===== Data shown

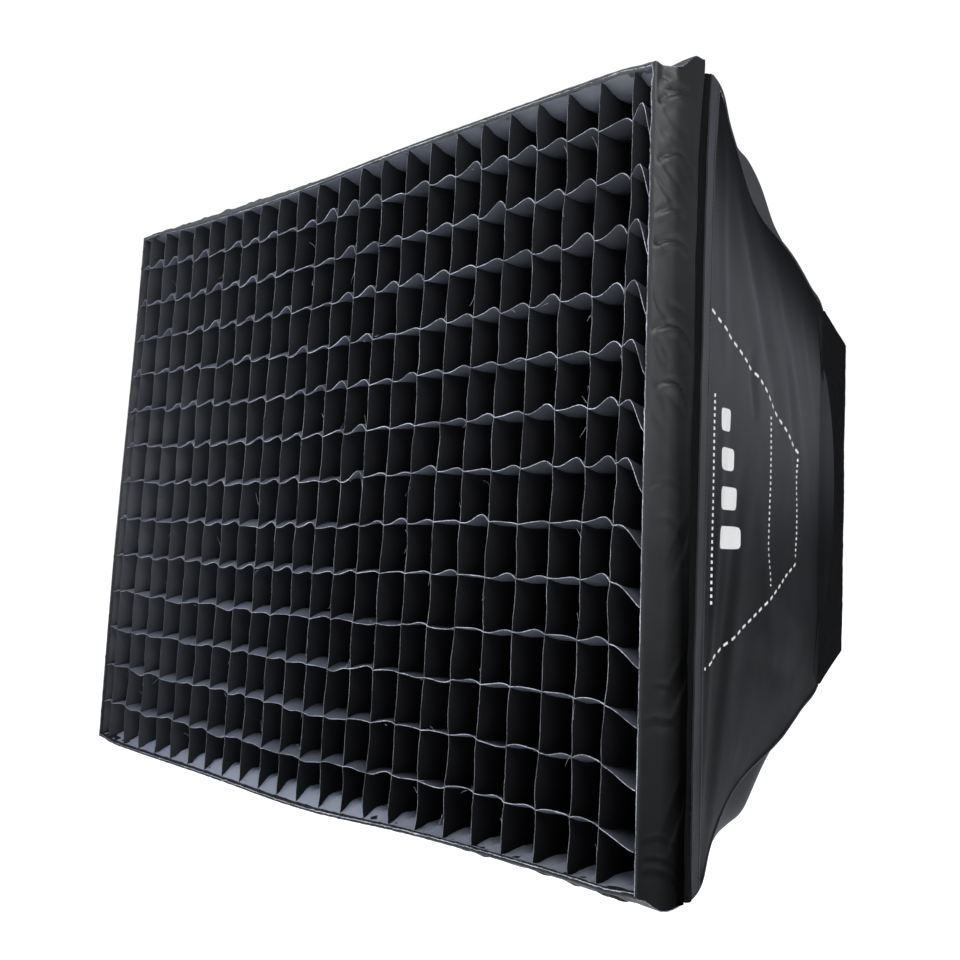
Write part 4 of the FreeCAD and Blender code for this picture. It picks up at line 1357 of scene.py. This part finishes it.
def studio():
    world = bpy.data.worlds.new("studio")
    bpy.context.scene.world = world
    world.use_nodes = True
    tree = world.node_tree
    tree.nodes.clear()

    def add(kind, **settings):
        made = tree.nodes.new(kind)
        for key, value in settings.items():
            setattr(made, key, value)
        return made

    out, mix, path = add("ShaderNodeOutputWorld"), add("ShaderNodeMixShader"), add("ShaderNodeLightPath")
    soft, backdrop = add("ShaderNodeBackground"), add("ShaderNodeBackground")
    backdrop.inputs[0].default_value, backdrop.inputs[1].default_value = (1.0, 1.0, 1.0, 1.0), 1.05
    place, axes = add("ShaderNodeTexCoord"), add("ShaderNodeSeparateXYZ")
    steep = add("ShaderNodeMath", operation="ABSOLUTE")
    colour = add("ShaderNodeMix", data_type="RGBA")
    colour.inputs[6].default_value = (0.17, 0.168, 0.165, 1)
    colour.inputs[7].default_value = (0.70, 0.78, 0.95, 1)
    tree.links.new(place.outputs["Generated"], axes.inputs[0])
    tree.links.new(axes.outputs["Z"], steep.inputs[0])
    tree.links.new(steep.outputs[0], colour.inputs[0])
    tree.links.new(colour.outputs[2], soft.inputs[0])
    soft.inputs[1].default_value = 0.8
    tree.links.new(path.outputs["Is Camera Ray"], mix.inputs[0])
    tree.links.new(soft.outputs[0], mix.inputs[1])
    tree.links.new(backdrop.outputs[0], mix.inputs[2])
    tree.links.new(mix.outputs[0], out.inputs[0])
    area_light("overhead", (-0.6, -1.8, 2.2), (0, -0.4, 0.1), 2.0, 85, (0.90, 0.94, 1.0))
    area_light("right_key", (1.5, -1.0, 0.85), (0.6, -0.35, 0.1), 0.6, 11, (1.0, 0.985, 0.96))
    area_light("below", (0.2, -1.7, -1.15), (0.1, -0.4, 0.1), 1.6, 42, (0.84, 0.90, 1.0))


def camera():
    data = bpy.data.cameras.new("camera")
    data.sensor_width, data.lens = SENSOR, LENS
    data.shift_x, data.shift_y = SHIFT
    data.clip_start, data.clip_end = 0.05, 100.0
    obj = bpy.data.objects.new("camera", data)
    level = math.cos(CAMERA_ELEVATION)
    back = Vector((math.sin(CAMERA_AZIMUTH) * level, -math.cos(CAMERA_AZIMUTH) * level,
                   math.sin(CAMERA_ELEVATION)))
    target = Vector((CAMERA_AIM[0] * HALF_Z, GRID_FRONT_Y, CAMERA_AIM[1] * HALF_Z))
    obj.location = target + back * CAMERA_RANGE * HALF_Z
    turn = (-back).to_track_quat("-Z", "Y").to_matrix().to_4x4()
    obj.rotation_mode = "QUATERNION"
    obj.rotation_quaternion = (turn @ Matrix.Rotation(CAMERA_ROLL, 4, "Z")).to_quaternion()
    bpy.context.scene.camera = link(obj)


# The order below sets the order of the random draws.
for build in (shell_panels, seam_piping, lip_and_tape, collar, egg_crate, inner_walls, grid_border,
              grid_hook_tape, diffuser, baffle, baffle_ties, corner_pockets, hook_patch, carried_nodes,
              floor, studio, camera):
    build()
bpy.context.scene.view_settings.view_transform = "Standard"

==========

*Your task*: From the data above, gather every line that includes the word "scene".

*Correct result*:
Write part 4 of the FreeCAD and Blender code for this picture. It picks up at line 1357 of scene.py. This part finishes it.
    bpy.context.scene.world = world
    bpy.context.scene.camera = link(obj)
bpy.context.scene.view_settings.view_transform = "Standard"